** BEGIN INFORMATION SHOWN **

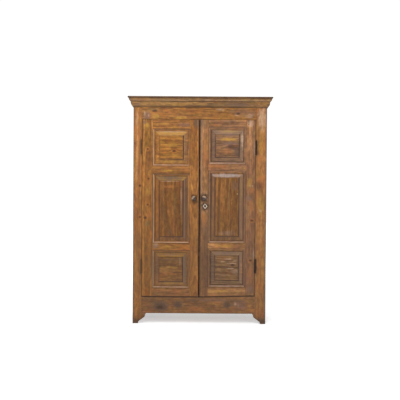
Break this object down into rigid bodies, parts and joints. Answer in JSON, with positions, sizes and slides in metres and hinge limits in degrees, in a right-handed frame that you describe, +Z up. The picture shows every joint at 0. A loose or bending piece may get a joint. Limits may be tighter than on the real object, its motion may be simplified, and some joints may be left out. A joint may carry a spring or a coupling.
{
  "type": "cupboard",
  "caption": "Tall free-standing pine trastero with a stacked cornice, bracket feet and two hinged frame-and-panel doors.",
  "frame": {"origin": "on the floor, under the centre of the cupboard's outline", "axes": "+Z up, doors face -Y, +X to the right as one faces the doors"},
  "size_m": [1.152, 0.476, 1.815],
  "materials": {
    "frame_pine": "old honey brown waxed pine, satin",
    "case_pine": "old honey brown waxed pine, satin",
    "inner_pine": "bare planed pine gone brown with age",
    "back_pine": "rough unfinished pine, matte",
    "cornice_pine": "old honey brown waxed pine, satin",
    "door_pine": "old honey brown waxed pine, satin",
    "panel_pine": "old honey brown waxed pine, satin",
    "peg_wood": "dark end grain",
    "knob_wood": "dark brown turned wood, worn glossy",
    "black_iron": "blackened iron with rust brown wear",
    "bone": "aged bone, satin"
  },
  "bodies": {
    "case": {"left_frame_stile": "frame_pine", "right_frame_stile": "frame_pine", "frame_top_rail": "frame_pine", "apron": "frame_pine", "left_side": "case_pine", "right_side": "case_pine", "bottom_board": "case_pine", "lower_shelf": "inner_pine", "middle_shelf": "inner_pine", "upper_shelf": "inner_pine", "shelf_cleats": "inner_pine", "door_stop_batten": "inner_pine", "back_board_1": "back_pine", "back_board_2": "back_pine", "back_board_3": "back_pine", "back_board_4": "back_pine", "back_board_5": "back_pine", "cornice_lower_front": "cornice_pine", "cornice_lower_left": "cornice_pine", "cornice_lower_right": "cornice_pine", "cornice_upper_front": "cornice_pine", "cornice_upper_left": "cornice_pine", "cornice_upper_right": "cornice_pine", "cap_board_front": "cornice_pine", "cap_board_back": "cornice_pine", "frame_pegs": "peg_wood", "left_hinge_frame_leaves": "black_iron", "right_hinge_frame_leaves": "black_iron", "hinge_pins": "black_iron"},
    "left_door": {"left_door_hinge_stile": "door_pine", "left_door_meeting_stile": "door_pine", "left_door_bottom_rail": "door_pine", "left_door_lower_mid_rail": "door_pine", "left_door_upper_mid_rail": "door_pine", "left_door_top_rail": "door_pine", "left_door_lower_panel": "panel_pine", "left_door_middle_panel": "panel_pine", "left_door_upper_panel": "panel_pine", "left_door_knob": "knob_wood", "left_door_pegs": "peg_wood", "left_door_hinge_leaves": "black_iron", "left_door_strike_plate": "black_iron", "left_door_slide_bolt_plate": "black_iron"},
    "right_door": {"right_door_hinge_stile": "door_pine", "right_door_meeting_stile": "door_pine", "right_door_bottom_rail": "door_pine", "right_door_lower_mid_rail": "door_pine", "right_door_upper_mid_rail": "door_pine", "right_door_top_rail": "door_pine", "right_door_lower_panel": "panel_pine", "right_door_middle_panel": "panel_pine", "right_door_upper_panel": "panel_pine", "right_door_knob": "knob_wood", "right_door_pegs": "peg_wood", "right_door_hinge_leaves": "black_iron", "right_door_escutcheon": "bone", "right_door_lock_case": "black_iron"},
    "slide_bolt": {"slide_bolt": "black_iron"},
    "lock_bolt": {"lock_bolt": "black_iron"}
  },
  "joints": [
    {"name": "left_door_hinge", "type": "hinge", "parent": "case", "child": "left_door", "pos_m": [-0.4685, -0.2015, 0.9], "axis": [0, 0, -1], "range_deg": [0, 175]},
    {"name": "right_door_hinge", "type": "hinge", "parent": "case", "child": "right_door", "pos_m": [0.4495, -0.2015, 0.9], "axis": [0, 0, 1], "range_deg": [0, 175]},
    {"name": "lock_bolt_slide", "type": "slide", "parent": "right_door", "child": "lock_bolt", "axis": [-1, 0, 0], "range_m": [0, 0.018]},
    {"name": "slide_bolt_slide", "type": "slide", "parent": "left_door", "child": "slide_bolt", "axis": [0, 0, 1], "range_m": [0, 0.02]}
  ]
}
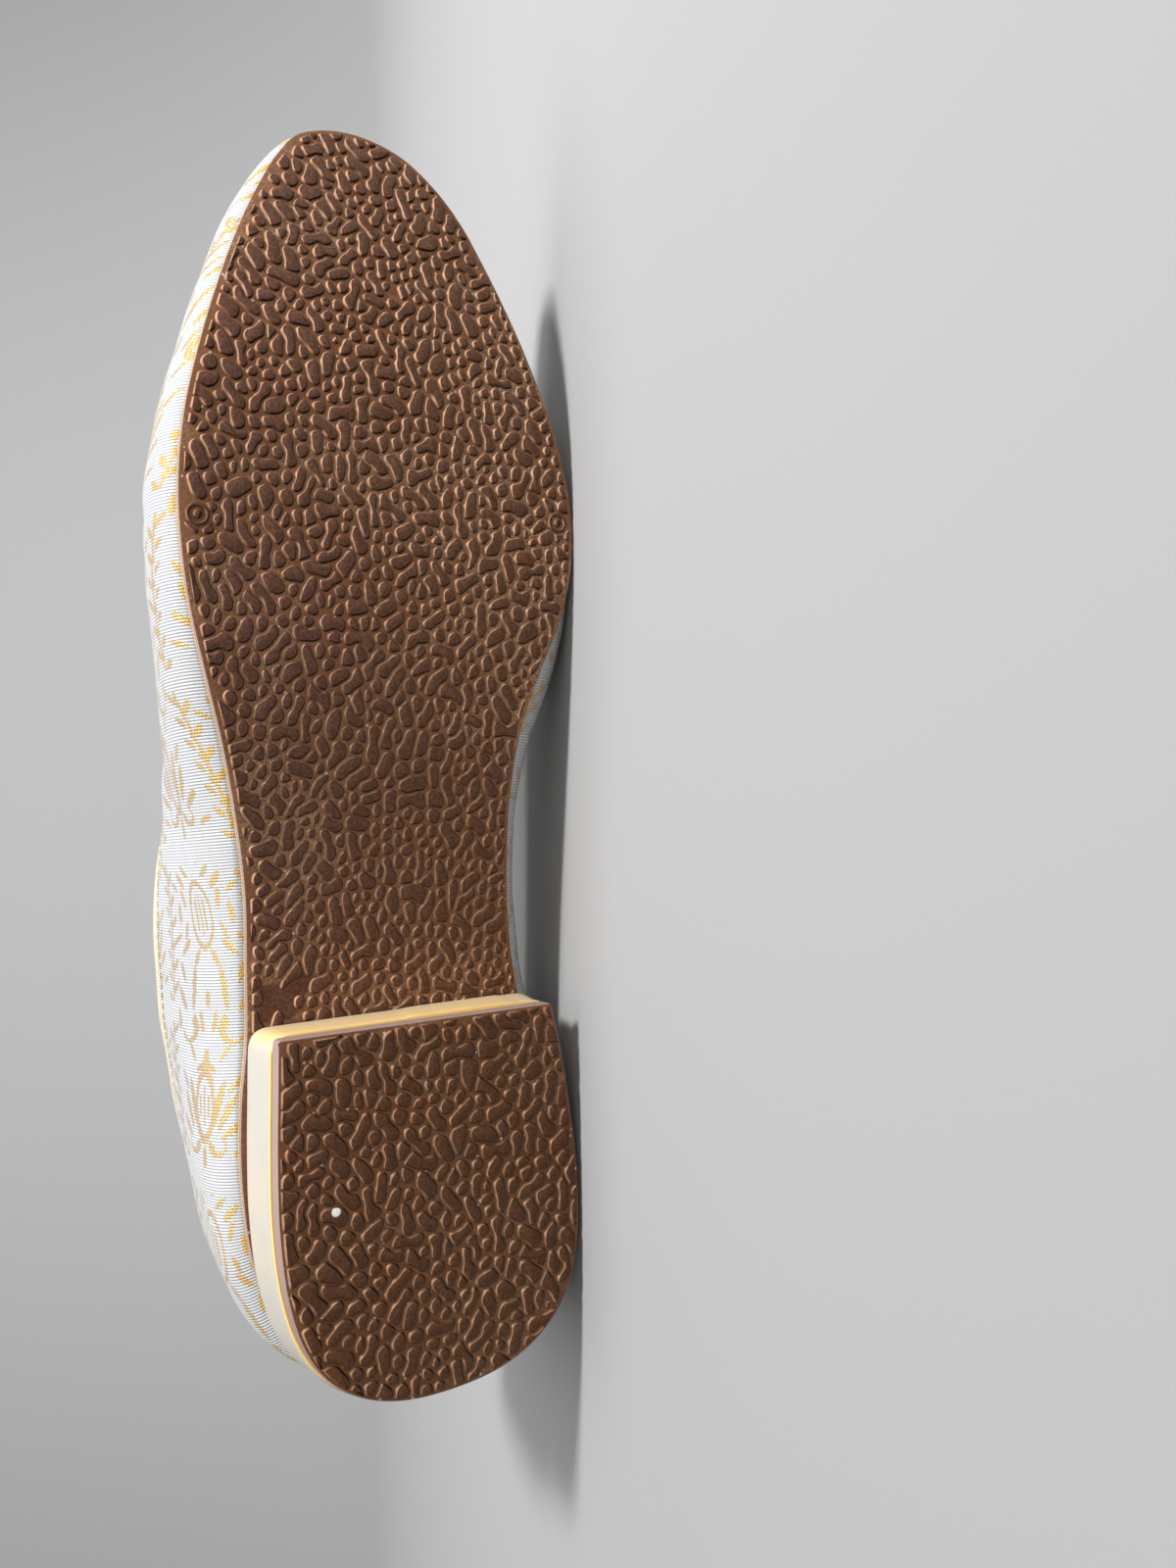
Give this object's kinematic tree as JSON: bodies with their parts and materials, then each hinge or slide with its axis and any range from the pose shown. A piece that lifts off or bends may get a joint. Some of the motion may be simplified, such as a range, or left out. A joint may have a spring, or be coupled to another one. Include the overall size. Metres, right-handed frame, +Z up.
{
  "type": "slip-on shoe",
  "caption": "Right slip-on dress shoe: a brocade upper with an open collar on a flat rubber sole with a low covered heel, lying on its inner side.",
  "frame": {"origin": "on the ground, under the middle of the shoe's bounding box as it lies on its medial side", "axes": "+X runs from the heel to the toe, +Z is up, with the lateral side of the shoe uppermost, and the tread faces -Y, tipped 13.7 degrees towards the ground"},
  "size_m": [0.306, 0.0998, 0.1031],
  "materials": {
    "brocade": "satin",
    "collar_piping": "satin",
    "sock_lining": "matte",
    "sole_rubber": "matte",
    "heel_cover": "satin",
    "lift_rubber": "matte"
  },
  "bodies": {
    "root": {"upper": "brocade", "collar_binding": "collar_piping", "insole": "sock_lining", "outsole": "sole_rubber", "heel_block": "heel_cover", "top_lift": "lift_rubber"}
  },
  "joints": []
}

** END INFORMATION SHOWN **

• _GIVEN INSTRUCTION_:
Repeat, without changes, every line from the one that contains "Give this object's" through the final line of the data.

• _ANSWER TO THIS PROBLEM_:
Give this object's kinematic tree as JSON: bodies with their parts and materials, then each hinge or slide with its axis and any range from the pose shown. A piece that lifts off or bends may get a joint. Some of the motion may be simplified, such as a range, or left out. A joint may have a spring, or be coupled to another one. Include the overall size. Metres, right-handed frame, +Z up.
{
  "type": "slip-on shoe",
  "caption": "Right slip-on dress shoe: a brocade upper with an open collar on a flat rubber sole with a low covered heel, lying on its inner side.",
  "frame": {"origin": "on the ground, under the middle of the shoe's bounding box as it lies on its medial side", "axes": "+X runs from the heel to the toe, +Z is up, with the lateral side of the shoe uppermost, and the tread faces -Y, tipped 13.7 degrees towards the ground"},
  "size_m": [0.306, 0.0998, 0.1031],
  "materials": {
    "brocade": "satin",
    "collar_piping": "satin",
    "sock_lining": "matte",
    "sole_rubber": "matte",
    "heel_cover": "satin",
    "lift_rubber": "matte"
  },
  "bodies": {
    "root": {"upper": "brocade", "collar_binding": "collar_piping", "insole": "sock_lining", "outsole": "sole_rubber", "heel_block": "heel_cover", "top_lift": "lift_rubber"}
  },
  "joints": []
}